Его внимание ко мне было всегда беспредельным.
Было оно, по существу, сверхвниманием, переросшим все рамки и разметавшим все преграды на пути, – и подобного внимания никогда я больше ни от кого не видывал.
Он старше меня, старше на двенадцать лет, и это все же немало, – но существенной разницы в возрасте мы никогда с ним не ощущали, ни к чему нам была она.
Лишь изредка подразумевалась эта разница, больше – в житейских, практических вопросах, а точнее, пожалуй, только в них, но никак – не в творческих, – да и то мы ее вроде как, по обоюдному, внутреннему, не сформулированному в словах, как некое правило поведения, соглашению, стирали, скидывали со счетов, чтобы не мешала нам общаться.
Ему важно было, ему крайне важно было знать, что я постоянно работаю, духовно совершенствуюсь, двигаюсь все вперед, со ступеньки на ступеньку, по какой-то, незримой для других, но прозреваемой им, ведущей в будущее лестнице, все выше, целенаправленно, упрямо, иногда и рывками, сразу наверстывая порой по каким-то причинам ранее упущенное, время, что постепенно, с годами, начинал я осознавать, все более и более отчетливо, что время это – действительно дорого, и осознал-таки это наконец, с полной ясностью для себя, и уже не выбивался из особого своего, рабочего, творческого, ритма, что я неизменно верен призванию своему, что я – пишу.
Ему важно было, что я, пусть изредка, пусть и с перерывами, иногда и длительными, но все же периодически вижусь с ним, нахожусь с ним рядом.Чутьем на подлинное в искусстве обладает он – фантастическим.
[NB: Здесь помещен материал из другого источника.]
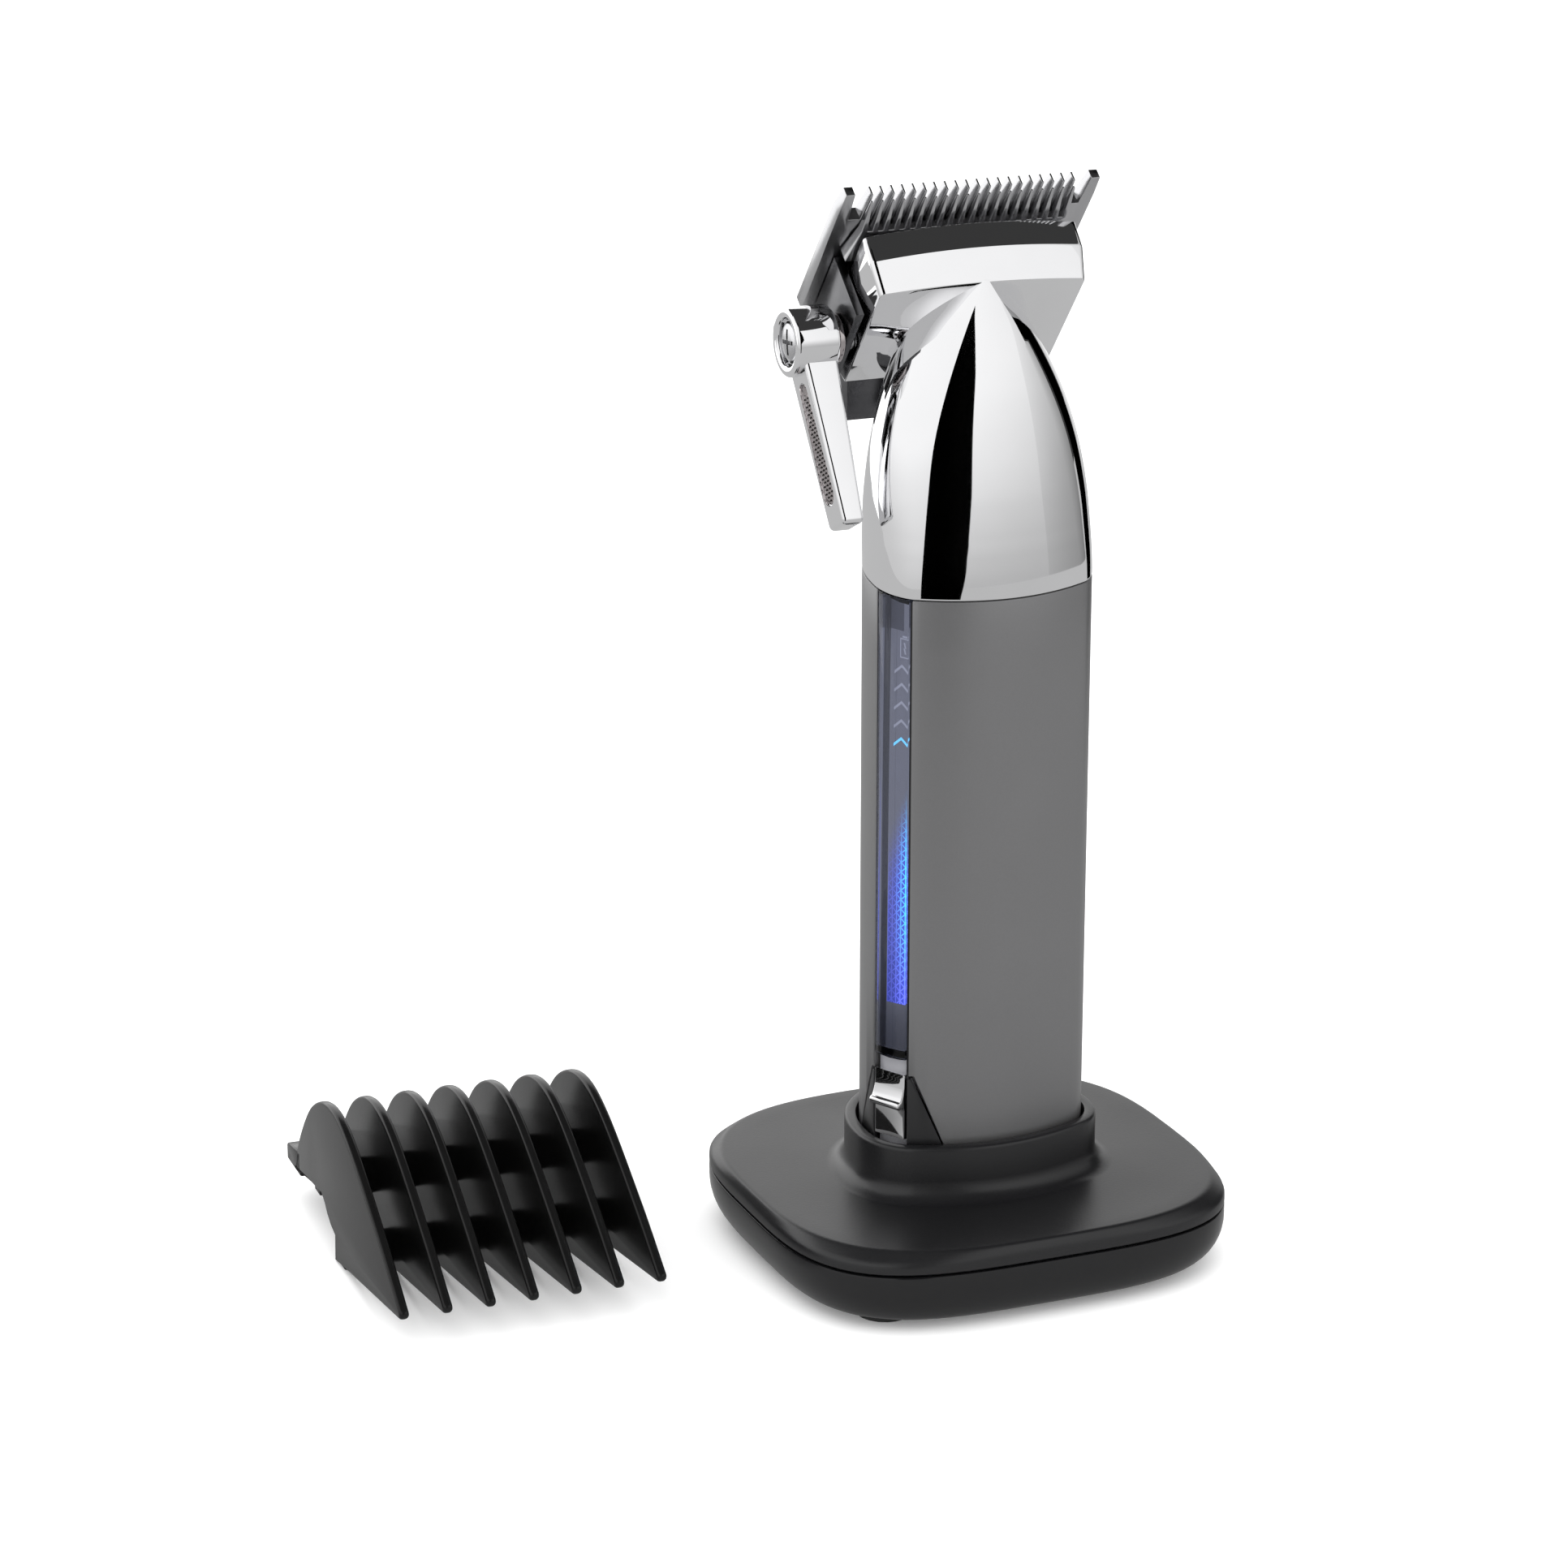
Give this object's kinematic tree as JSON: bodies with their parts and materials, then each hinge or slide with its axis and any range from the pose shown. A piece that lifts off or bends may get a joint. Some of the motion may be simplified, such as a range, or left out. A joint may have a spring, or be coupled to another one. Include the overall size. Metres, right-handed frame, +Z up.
{
  "type": "hair clipper",
  "caption": "Cordless hair clipper with a wide blade and side taper lever, standing in a square charging stand, with a ribbed guard comb beside it.",
  "frame": {"origin": "middle of the charging stand's flat underside, 0.8 mm above the table that its rubber feet stand on", "axes": "+Z up along the clipper, -Y towards the plain front with the moving blade in view, -X towards the taper lever and the window strip"},
  "size_m": [0.1446, 0.1002, 0.1827],
  "materials": {
    "black_satin": "fine satin texture",
    "black_gloss": "glossy moulded plastic",
    "rubber": "matte",
    "steel": "ground and polished",
    "dark_steel": "dark, polished",
    "contact_metal": "gold plated",
    "circuit_board": "green solder mask",
    "gunmetal": "satin metallic",
    "lens": "clear dark tint, glossy",
    "light_panel": "lit blue",
    "grey_plastic": "satin",
    "chrome": "mirror polished",
    "dark_chrome": "smoked mirror polish",
    "battery_wrap": "shrink sleeve"
  },
  "bodies": {
    "stand": {"stand_top_shell": "black_satin", "stand_base_shell": "black_gloss", "foot_1": "rubber", "foot_2": "rubber", "foot_3": "rubber", "foot_4": "rubber", "base_screw_1": "steel", "base_screw_2": "steel", "base_screw_3": "steel", "base_screw_4": "steel", "ballast_plate": "dark_steel", "charging_contact_1": "contact_metal", "charging_contact_2": "contact_metal", "charging_inlet": "black_gloss", "stand_board": "circuit_board"},
    "clipper": {"body_shell": "gunmetal", "end_cap": "black_satin", "charging_pad_1": "contact_metal", "charging_pad_2": "contact_metal", "window_lens": "lens", "light_panel": "light_panel", "circuit_board": "circuit_board", "switch_plate": "grey_plastic", "battery_cell": "battery_wrap", "motor": "dark_steel", "motor_mount": "black_satin", "joint_ring": "black_satin", "head_housing": "chrome", "fixed_blade": "steel", "blade_bracket": "dark_steel", "blade_screw_1": "steel", "blade_screw_2": "steel"},
    "switch_slider": {"switch_slider": "chrome"},
    "motor_shaft": {"motor_shaft": "steel"},
    "taper_lever": {"taper_lever": "chrome", "lever_grip_panel": "dark_chrome", "lever_axle": "steel", "lever_cam": "dark_chrome"},
    "cutter_carrier": {"cutter_carrier": "steel", "tension_spring": "steel"},
    "moving_blade": {"moving_blade": "steel", "drive_fork": "black_satin"},
    "comb_guard": {"comb_guard": "black_gloss"}
  },
  "joints": [
    {"name": "clipper_lift", "type": "slide", "parent": "stand", "child": "clipper", "axis": [0, 0, 1], "range_m": [0, 0.06]},
    {"name": "comb_lift", "type": "slide", "parent": "stand", "child": "comb_guard", "axis": [0, 0, 1], "range_m": [0, 0.03]},
    {"name": "switch_slide", "type": "slide", "parent": "clipper", "child": "switch_slider", "axis": [0, 0, 1], "range_m": [0, 0.0024]},
    {"name": "motor_spin", "type": "hinge", "parent": "clipper", "child": "motor_shaft", "pos_m": [0, 0.001, 0.12], "axis": [0, 0, 1], "continuous": true},
    {"name": "lever_turn", "type": "hinge", "parent": "clipper", "child": "taper_lever", "pos_m": [-0.025, 0.00858, 0.15614], "axis": [1, 0, 0], "range_deg": [-12, 20]},
    {"name": "cutter_slide", "type": "slide", "parent": "clipper", "child": "cutter_carrier", "axis": [0, -0.6468, 0.7627], "range_m": [-0.00048, 0.0008]},
    {"name": "blade_stroke", "type": "slide", "parent": "cutter_carrier", "child": "moving_blade", "axis": [1, 0, 0], "range_m": [-0.001, 0.001]}
  ],
  "couplings": [
    {"joint": "lever_turn", "follows": "cutter_slide", "rad_per_m": 434.8}
  ]
}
Сам не промах в этом, сколько раз убеждался я, что его суждения и оценки – верны. Более того: он умеет видеть – наперед. Умеет в зерне разглядеть – грядущие всходы. Чует все это. И это – дар, которого напрочь лишены многочисленные наши литературоведы, искусствоведы и прочий подобный люд, каковому, казалось бы, по роду занятий полагается иметь хоть нечто подобное.
Нет, весь критический и что-то там якобы исследующий люд предпочитает готовую пищу. Он, этот «как бы люд», – «кровавую пищу клюет под окном». В роли пожирателя того, что другие люди, творческие, подлинные, выстрадали, – того, что с кровью им досталось.
Куда проще не открывать что-то самому, не предвидеть что-то, но «строя» из себя этаких умников, а на деле мало что в искусстве и в литературе соображая, растолковывать – для кого? – подводить эту вечную, из пальца высосанную базу – под то, что давным-давно открыто и сделано прирожденными творцами.